● Data records
= = = =

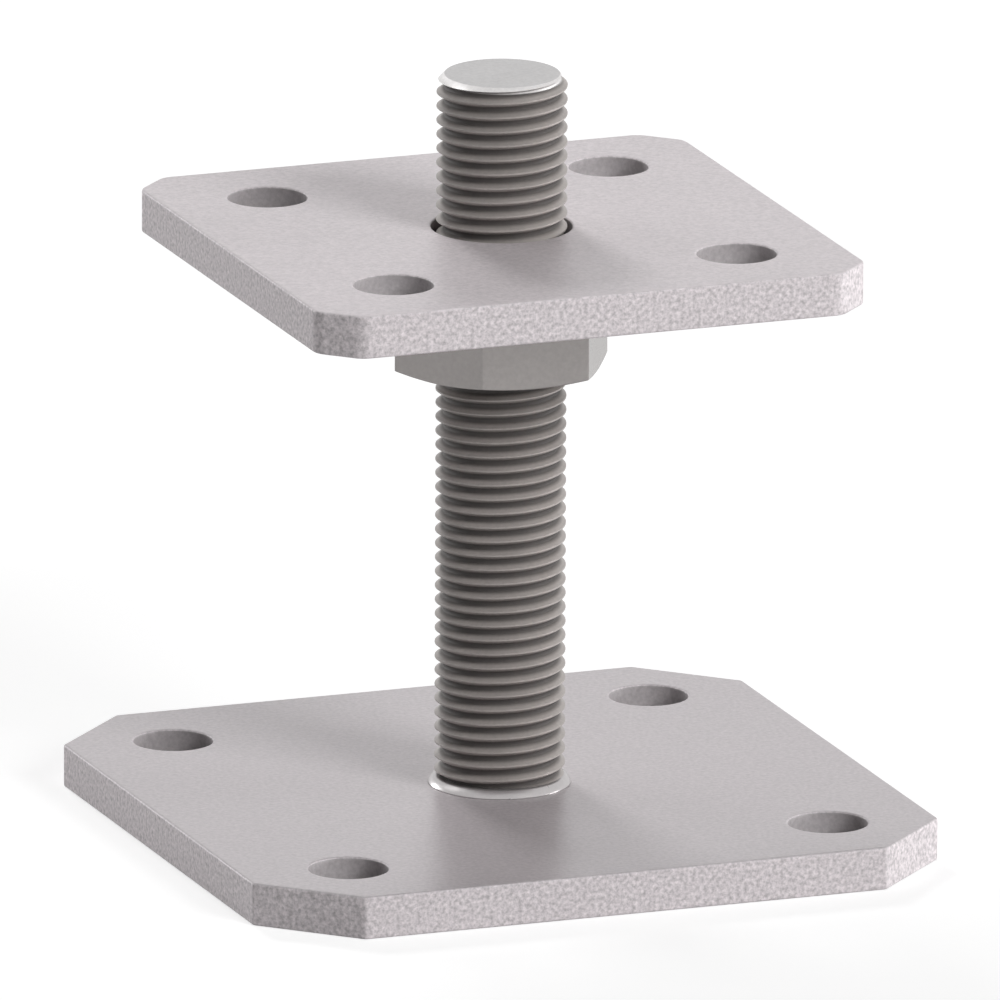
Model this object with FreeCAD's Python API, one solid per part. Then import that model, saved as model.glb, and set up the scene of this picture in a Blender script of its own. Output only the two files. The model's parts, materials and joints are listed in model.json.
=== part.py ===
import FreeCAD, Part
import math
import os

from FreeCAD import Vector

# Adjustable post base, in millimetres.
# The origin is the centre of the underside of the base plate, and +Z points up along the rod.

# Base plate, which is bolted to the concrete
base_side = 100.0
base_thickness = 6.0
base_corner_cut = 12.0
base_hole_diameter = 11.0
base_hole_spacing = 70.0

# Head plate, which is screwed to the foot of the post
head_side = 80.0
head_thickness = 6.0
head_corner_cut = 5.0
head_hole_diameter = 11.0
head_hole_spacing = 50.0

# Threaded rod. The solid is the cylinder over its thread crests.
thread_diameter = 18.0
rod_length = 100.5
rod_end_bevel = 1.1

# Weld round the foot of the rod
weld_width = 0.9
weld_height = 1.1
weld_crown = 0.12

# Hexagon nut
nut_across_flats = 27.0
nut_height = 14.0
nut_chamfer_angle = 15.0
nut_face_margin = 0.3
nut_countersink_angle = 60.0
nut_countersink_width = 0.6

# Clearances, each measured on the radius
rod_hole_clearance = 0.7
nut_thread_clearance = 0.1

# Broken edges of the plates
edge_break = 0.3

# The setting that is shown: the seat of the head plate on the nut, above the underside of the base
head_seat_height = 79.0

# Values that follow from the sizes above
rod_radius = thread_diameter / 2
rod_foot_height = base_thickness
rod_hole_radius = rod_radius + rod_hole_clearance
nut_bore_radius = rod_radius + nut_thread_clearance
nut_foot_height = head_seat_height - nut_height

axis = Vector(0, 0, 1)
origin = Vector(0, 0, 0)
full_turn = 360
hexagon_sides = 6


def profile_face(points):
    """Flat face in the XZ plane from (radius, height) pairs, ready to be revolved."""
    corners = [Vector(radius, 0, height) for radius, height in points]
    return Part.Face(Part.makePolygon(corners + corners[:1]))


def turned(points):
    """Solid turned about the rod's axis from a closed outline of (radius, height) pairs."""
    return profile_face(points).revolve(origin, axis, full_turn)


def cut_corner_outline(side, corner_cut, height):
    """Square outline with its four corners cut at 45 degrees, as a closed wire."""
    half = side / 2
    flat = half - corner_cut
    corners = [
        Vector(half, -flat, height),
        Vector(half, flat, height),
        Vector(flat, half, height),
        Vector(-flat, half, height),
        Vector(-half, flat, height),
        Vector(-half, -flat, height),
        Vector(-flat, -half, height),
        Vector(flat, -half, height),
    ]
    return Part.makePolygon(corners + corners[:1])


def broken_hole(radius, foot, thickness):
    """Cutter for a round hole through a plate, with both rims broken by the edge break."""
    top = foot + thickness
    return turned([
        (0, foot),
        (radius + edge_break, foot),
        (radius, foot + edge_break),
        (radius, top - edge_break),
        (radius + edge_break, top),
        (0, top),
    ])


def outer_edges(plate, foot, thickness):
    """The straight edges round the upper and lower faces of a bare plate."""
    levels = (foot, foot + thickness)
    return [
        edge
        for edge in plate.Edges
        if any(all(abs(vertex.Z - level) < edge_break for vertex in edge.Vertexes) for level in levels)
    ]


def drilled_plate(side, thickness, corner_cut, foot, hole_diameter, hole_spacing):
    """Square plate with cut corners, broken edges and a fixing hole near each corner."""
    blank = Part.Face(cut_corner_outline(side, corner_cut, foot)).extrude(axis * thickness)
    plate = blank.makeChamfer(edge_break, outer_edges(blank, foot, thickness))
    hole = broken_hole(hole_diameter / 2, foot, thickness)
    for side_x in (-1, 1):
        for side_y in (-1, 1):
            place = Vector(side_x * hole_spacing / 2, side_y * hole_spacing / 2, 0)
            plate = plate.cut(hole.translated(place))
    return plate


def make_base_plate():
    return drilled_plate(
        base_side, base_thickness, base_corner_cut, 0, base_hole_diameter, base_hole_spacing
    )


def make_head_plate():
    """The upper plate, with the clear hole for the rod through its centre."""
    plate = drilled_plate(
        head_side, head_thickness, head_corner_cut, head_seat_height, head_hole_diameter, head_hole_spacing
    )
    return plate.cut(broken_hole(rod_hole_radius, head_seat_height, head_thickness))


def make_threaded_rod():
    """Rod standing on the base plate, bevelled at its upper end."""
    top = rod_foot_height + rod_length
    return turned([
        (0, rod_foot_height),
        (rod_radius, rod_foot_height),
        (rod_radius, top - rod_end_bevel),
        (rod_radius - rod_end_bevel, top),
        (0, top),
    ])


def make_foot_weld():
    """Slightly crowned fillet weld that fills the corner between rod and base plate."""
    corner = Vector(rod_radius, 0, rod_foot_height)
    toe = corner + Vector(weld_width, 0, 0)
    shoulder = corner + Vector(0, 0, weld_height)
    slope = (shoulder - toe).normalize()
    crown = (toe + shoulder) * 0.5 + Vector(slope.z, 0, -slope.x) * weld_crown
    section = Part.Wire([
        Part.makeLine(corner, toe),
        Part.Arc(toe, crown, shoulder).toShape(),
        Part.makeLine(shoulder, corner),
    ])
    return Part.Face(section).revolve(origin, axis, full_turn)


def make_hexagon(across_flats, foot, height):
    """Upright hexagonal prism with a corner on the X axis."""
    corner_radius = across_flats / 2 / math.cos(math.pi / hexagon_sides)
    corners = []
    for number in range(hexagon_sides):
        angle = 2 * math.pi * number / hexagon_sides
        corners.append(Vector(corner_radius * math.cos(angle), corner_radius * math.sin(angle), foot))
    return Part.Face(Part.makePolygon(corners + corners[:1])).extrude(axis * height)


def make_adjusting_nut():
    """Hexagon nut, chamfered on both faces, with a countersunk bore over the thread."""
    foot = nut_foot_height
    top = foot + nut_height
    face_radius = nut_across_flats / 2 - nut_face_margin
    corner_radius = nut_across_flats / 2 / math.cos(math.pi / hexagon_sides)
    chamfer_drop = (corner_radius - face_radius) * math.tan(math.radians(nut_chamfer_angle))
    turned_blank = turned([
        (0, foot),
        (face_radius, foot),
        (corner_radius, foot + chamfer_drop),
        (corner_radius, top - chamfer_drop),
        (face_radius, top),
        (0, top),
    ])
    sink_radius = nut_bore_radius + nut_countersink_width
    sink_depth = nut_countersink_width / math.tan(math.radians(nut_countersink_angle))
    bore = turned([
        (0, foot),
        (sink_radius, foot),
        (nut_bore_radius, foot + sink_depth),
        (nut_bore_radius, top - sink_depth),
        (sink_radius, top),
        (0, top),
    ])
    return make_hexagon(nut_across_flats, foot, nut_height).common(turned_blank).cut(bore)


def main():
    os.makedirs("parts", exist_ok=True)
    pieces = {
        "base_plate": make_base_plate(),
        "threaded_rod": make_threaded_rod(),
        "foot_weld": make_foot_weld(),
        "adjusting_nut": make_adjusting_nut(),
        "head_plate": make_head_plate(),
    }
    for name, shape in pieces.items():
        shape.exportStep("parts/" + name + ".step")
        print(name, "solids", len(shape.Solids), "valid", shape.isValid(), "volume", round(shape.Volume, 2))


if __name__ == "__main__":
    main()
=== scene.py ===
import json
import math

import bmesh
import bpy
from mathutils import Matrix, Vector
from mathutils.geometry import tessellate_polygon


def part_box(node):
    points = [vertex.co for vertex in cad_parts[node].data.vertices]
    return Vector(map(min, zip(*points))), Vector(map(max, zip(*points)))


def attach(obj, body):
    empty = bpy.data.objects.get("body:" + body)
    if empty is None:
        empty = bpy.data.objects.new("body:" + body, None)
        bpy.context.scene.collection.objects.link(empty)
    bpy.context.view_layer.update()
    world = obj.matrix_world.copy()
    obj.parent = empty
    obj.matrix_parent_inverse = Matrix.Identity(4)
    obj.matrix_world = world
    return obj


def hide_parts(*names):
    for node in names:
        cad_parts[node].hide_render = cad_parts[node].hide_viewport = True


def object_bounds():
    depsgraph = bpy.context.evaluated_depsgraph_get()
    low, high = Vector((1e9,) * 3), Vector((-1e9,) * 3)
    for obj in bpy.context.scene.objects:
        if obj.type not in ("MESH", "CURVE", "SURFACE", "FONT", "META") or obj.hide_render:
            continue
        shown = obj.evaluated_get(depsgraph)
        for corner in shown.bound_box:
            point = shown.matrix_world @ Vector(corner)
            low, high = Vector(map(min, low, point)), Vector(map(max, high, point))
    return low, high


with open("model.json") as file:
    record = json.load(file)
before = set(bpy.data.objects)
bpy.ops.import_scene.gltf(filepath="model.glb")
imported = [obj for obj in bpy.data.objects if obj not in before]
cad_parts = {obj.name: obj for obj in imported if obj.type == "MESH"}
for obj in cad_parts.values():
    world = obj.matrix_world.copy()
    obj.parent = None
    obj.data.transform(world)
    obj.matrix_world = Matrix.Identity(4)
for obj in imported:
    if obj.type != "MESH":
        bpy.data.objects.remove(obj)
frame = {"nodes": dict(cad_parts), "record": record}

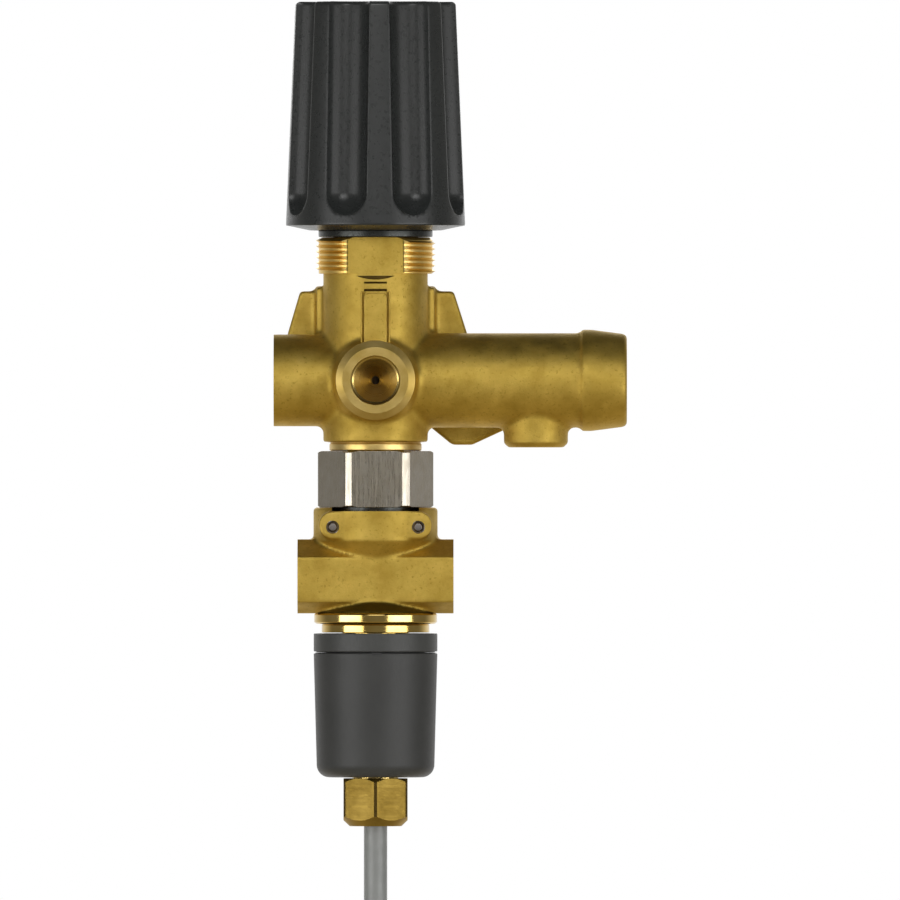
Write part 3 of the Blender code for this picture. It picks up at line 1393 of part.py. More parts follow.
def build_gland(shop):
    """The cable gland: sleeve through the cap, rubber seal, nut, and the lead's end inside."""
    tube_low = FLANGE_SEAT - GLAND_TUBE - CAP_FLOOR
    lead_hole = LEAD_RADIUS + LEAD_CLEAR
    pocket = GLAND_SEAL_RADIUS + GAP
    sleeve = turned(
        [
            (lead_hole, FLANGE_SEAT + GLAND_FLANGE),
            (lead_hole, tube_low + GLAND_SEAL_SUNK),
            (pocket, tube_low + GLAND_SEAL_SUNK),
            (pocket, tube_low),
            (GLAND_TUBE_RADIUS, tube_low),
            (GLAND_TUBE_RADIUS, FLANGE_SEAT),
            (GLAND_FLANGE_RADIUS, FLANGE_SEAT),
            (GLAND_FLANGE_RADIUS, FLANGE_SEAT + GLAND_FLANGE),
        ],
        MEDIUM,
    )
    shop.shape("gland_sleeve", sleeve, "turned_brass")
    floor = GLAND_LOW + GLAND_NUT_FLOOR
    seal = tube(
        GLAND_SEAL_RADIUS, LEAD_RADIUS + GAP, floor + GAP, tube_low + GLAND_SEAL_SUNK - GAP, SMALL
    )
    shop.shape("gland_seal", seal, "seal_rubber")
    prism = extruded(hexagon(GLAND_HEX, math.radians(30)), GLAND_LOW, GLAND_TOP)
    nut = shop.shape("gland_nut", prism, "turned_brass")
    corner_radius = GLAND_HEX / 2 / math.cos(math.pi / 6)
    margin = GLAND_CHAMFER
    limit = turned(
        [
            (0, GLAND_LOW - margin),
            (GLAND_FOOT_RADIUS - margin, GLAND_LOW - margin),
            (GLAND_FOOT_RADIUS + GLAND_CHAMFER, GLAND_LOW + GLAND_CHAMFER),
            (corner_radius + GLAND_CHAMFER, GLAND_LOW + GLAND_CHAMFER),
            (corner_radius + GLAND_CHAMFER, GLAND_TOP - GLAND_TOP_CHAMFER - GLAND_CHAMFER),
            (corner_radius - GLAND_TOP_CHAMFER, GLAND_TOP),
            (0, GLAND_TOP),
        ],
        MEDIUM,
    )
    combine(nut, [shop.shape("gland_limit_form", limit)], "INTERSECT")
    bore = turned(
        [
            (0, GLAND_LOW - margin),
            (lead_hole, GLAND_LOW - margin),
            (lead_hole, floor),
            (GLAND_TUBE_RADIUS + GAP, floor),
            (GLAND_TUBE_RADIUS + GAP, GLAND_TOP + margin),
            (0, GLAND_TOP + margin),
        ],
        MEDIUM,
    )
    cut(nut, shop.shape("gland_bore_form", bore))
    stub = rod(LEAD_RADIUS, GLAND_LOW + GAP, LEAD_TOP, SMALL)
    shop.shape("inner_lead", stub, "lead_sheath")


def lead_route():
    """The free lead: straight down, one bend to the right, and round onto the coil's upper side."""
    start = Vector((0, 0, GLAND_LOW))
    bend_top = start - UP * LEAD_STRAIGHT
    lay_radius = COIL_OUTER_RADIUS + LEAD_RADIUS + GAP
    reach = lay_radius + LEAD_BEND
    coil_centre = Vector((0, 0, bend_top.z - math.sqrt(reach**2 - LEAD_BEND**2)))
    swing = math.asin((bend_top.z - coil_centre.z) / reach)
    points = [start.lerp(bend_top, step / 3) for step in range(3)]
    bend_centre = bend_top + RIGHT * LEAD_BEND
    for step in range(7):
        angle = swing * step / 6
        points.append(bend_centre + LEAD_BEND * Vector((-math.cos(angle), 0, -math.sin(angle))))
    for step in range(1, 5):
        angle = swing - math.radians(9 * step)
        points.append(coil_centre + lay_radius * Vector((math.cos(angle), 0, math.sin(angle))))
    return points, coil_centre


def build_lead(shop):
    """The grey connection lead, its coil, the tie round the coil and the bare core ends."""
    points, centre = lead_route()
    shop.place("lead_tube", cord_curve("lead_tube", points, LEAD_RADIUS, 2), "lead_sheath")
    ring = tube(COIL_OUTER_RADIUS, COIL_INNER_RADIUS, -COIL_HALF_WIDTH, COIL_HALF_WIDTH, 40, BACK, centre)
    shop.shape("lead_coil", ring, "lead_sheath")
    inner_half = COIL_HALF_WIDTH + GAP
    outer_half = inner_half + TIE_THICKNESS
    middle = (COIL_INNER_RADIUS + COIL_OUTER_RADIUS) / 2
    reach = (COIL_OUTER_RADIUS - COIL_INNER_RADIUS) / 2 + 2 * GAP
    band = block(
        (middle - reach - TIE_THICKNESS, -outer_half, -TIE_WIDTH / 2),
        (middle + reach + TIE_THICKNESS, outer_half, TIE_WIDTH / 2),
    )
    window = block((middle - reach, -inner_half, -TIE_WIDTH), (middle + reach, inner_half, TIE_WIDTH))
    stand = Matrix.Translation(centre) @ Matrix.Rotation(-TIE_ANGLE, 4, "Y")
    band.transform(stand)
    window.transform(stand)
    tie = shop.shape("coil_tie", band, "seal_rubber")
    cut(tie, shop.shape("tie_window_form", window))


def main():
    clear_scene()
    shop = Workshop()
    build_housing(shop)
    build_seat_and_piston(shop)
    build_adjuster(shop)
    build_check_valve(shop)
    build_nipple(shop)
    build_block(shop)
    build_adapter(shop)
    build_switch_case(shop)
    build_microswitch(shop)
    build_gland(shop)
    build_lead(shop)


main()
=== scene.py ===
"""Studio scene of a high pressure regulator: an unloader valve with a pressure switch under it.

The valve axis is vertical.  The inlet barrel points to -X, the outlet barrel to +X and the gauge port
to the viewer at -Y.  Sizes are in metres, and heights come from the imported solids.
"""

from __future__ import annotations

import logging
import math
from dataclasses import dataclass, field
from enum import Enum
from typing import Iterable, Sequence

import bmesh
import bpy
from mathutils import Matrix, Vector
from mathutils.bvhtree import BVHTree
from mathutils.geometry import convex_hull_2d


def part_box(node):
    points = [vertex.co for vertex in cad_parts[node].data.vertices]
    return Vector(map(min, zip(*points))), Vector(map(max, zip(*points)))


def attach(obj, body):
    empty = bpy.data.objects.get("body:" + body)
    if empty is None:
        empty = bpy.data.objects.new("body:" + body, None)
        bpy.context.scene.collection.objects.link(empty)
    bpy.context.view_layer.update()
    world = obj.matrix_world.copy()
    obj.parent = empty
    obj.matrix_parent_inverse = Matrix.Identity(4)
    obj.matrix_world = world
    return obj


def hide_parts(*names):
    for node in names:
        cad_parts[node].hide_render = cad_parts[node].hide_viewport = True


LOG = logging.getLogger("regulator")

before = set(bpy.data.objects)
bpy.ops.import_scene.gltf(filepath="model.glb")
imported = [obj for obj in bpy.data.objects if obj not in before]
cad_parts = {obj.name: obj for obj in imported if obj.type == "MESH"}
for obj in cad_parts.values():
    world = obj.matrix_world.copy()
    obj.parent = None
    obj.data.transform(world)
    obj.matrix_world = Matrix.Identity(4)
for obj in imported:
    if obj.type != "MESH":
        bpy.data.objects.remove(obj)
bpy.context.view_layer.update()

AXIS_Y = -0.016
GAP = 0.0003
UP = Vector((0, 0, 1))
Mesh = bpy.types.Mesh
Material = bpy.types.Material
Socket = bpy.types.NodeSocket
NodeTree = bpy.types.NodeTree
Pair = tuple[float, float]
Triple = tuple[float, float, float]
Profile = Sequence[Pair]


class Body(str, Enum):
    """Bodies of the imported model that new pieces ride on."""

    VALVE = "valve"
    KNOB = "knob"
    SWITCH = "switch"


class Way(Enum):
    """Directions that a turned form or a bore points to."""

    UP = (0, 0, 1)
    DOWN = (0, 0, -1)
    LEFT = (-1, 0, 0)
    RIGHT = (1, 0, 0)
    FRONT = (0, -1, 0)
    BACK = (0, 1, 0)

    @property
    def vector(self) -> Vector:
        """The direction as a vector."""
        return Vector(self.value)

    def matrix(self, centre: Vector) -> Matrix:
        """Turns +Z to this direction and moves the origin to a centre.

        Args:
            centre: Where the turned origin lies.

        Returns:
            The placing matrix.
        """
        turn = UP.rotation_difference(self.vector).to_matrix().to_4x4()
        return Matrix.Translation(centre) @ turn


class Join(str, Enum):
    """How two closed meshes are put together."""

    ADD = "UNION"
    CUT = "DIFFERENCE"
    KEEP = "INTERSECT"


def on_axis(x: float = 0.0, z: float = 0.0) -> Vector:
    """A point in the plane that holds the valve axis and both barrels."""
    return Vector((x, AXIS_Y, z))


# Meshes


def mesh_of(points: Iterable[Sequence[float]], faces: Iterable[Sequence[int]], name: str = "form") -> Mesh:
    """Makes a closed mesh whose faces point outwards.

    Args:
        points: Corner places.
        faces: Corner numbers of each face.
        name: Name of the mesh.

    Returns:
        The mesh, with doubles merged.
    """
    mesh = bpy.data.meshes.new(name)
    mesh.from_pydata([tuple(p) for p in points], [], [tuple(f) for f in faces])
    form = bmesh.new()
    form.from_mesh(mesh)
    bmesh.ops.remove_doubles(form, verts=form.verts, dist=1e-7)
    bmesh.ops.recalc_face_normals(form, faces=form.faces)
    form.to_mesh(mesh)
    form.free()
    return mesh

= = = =

● Instructions to follow
Repeat exactly the lines running from the one with "shop = Workshop()" through the one with "from __future__ import annotations", both included.

● Answer to this task
    shop = Workshop()
    build_housing(shop)
    build_seat_and_piston(shop)
    build_adjuster(shop)
    build_check_valve(shop)
    build_nipple(shop)
    build_block(shop)
    build_adapter(shop)
    build_switch_case(shop)
    build_microswitch(shop)
    build_gland(shop)
    build_lead(shop)


main()
=== scene.py ===
"""Studio scene of a high pressure regulator: an unloader valve with a pressure switch under it.

The valve axis is vertical.  The inlet barrel points to -X, the outlet barrel to +X and the gauge port
to the viewer at -Y.  Sizes are in metres, and heights come from the imported solids.
"""

from __future__ import annotations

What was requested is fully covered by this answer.